During a Wednesday panel of our D.C. immersive, we had the privilege of hearing from food industry executives, all of whom have significant experience in government. Interestingly, none of them spoke exclusively about the positive work their companies are doing at present. Instead, what seemed to motivate them was the need for change – both at their companies and in the food and agriculture sector more broadly. It was clear that they saw the opportunity to lead through that change from their role in the private sector.
Kenny Thompson described how he continues to be inspired by the positive work he is able to do through his role as PepsiCo’s Vice President of External Affairs, North America. One of the ‘successes’ of his career, as he sees it, is that he has continued to find opportunities to implement positive change at PepsiCo. He didn’t necessarily think that he would spend 8 years in the private sector after working for then Vice President Biden in the White House.
“I like working here because I have the opportunity to move the needs in incredible ways,” Thompson said. It mattered that he had a seat at the table even if he didn’t always agree with the ultimate decision. “You don’t always agree with what the President is doing either,” he explained, harkening back to his work at the White House.

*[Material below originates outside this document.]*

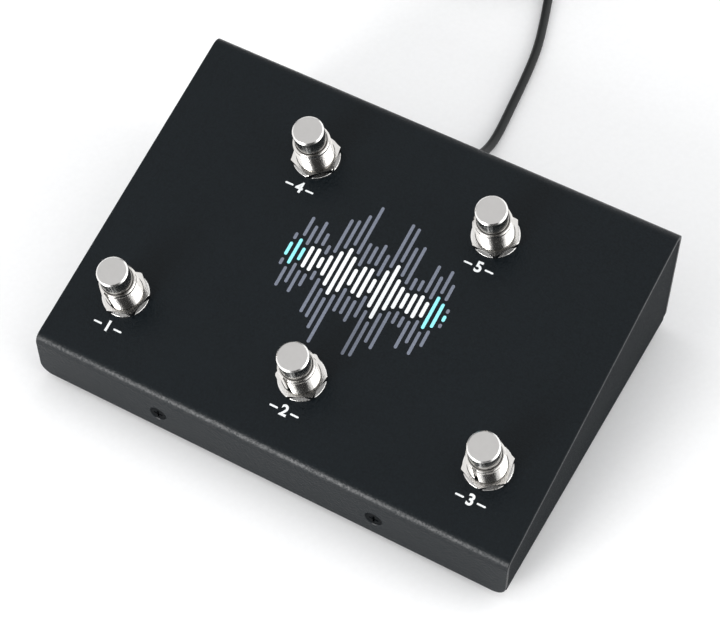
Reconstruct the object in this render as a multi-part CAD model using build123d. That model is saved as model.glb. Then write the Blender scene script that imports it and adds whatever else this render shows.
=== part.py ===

It was also clear from the panelists that change is often slow and hard fought. But that’s seldom without wins worth celebrating. Megan DeBates, Vice President of Legislative Affairs and Coalitions at OTA, shared a story about a ‘failure’ when asked about her greatest success. She was working for Representative Peter DeFazio (OR-04) who was committed to advancing the issue of GMO-labeling. Even when they knew they couldn’t win, they pursued an aggressive legislative strategy aimed at making key legislators take tough votes, garnering new attention.
“Even when you know you’re going to lose, you can put another perspective out there,” DeBates explained.
Karis Gutter, Head of North America Government and Industry Affairs at Corteva, agreed. Corteva, a major chemical and seed company, supports transparency and recognizes the importance of GMO-labeling with the Bioengineered Foods Disclosure Standards law. If not for Congressman DeFazio, the Mandatory Disclosure we have today might have been a Voluntary Disclosure process. Gutter admitted that DeBates and her former boss certainly got people talking and thinking more about labeling.
Finally, even among food industry leaders, it’s clear that power isn’t concentrated in one company, association, or powerful player. Instead, it’s held in relationship and the ability to convene people to develop consensus around a shared goal. Chris Adamo, Danone’s Vice President for Federal and Industry affairs, emphasized this point, drawing on his time with the Senate Agriculture Committee. At that time, he helped negotiate deals between conservation groups and farmers around conservation compliance and the Regional Conservation Partnership Program (RCPP) at USDA, a program that expanded in the 2018 Farm Bill.
“No one asked for [RCPP],” Adamo explained. Something genuinely new and positive came out of convening unlikely partners.
Gutter agreed that they’re “still building on RCPP” in the next Farm Bill. “If we’re not at the table or in the room, there isn’t anyone pushing [for things like this],” he added.
These food industry leaders made it clear that change is needed, it is often slow, and the power to make it exists in relationships.
This blog is part of a series from the July 2021 Washington D.C. Immersive program of the Food Policy and Sustainability Leadership Graduate Certificate Program. Students met with federal food and agriculture-focused officials at USDA, the White House and other agencies, Congressional leadership, industry leaders and other important policy stakeholders.